Although IBS can affect people of any age, some weeks it does seem as though I see more middle-aged and older patients in my practice than I might expect. What are the diet-related factors that might cause more gas, bloating, abdominal pain, diarrhea or constipation in older folks?
- Lactose intolerance is rare in young children, but common in older teens and adults.
- Some patients are trying to be responsible adults and eat more healthfully. This might result in increased intake of FODMAP carbohydrates and result in symptoms. (Luckily you can use the IBSFree diet in my book to figure out which healthy foods you can tolerate well).

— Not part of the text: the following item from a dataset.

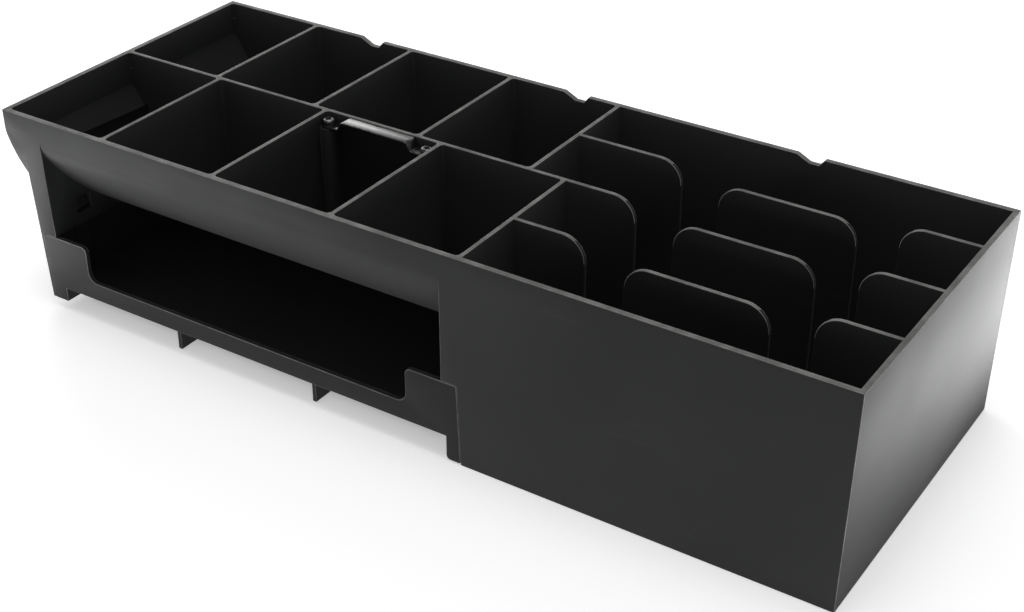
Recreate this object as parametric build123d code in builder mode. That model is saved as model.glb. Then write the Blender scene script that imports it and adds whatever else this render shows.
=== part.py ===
from build123d import *
from math import acos, asin, cos, degrees, radians, sin
import os

# Coin and note tray for a cash drawer. Millimetres, +Z up, origin in the middle of the footprint.
# The upper moulding holds two rows of coin cells and a note box. A shallow storage tray snaps in below
# the coin cells, and a steel lift handle is screwed to two bosses on the middle wall.

# Whole tray
length = 415.0
depth = 156.5
height = 97.5
left = -length / 2
right = length / 2
front = -depth / 2
back = depth / 2
overrun = 5.0
seam_gap = 0.3
draft_angle = 0.5
end_draft = 1.2

# Walls of the upper moulding
wall = 2.5
divider = 1.8
floor_thickness = 2.4
coin_base = 30.0
cell_corner = 2.0
floor_bevel = 1.0
mid_wall_y = 1.5
note_wall_front_x = 39.8
note_wall_back_x = 22.2
front_pitch = 62.7
back_pitch = 57.6
coin_cells = 4
coin_floor = coin_base + floor_thickness

# Receding front of the coin cells: upright, then two tangent arcs, the second running back as it falls
scoop_start = 10.9
scoop_lip_radius = 15.3
scoop_lip_turn = 34.7
scoop_run_share = 1.1645
scoop_fall = height - scoop_start - scoop_lip_radius * sin(radians(scoop_lip_turn)) - coin_base
scoop_run = scoop_fall * scoop_run_share
scoop_chord_turn = cos(radians(scoop_lip_turn)) * scoop_run - sin(radians(scoop_lip_turn)) * scoop_fall
scoop_radius = (scoop_run**2 + scoop_fall**2) / (2 * scoop_chord_turn)

# Undercut left end: one arc that starts at an angle below the rim, with a corner that draws in
end_scoop_start = 16.0
end_scoop_turn = 24.0
end_scoop_radius = 82.0
end_corner_radius = 110.0
end_corner_turn = 22.0
end_edge_round = 3.2

# Posts, jambs and skirts that carry the coin cells
jamb = 2.5
jamb_x = left + 21.2
jamb_flare = 1.4
right_jamb_x = 31.1
skirt = 1.6
skirt_x = left + 11.0
skirt_top = 68.0
skirt_bottom = 5.0
skirt_flare = 4.1
post_bottom = 38.5
box_draft = 1.4
skirt_lap = 8.0

# Notches in the rear rim
notch_pitch = 116.5
notch_width = 13.0
notch_depth = 3.0
notch_ramp = 6.0
notch_floor = 4.5
notches = 3

# Fins between the note channels
fin_pitch = 39.8
fin = 1.8
fin_foot = 2.8
fin_round = 10.5
fin_end = 33.0
fin_gap = 18.0
fin_drop = 4.8
fin_lead = 45.0

# Storage tray
tray_wall = 2.2
tray_under = 12.0
tray_top = post_bottom - seam_gap
bar_top = 20.9
cut_left = left + 41.0
cut_right = 13.1
cut_round = 5.0
cut_lip_round = 2.8
tray_step_y = front + 34.0
runner = 7.3
runner_edge = 2.0
rib = 2.0
rib_setback = 3.5
rib_first_x = left + 91.0
rib_second_x = left + 168.5
tray_rear_right = note_wall_back_x - divider / 2 - seam_gap
tray_back = back - wall - seam_gap
tray_floor = tray_under + tray_wall
tray_low_top = coin_base - seam_gap
right_runner = 6.5
right_runner_bottom = 0.6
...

- Older adults are more likely to have diabetes, or have friends or family members with diabetes; sugar-free candies are popular with this crowd, and they often contain large amounts of sugar alcohols. Sugar alcohols such as sorbitol and maltitol are well known laxatives. Metformin, an oral diabetes medication, decreases sugar absorption, which can worsen IBS symptoms for some people.
- Conditions such as diverticulitis and c. difficile infection are more common in older individuals. The strong antibiotics that are prescribed for these conditions sometimes leave functional GI symptoms in their wake.
IBS related to most of the above age-related factors may respond well to changes in diet, including FODMAP elimination and, later, using probiotics to maintain gut health.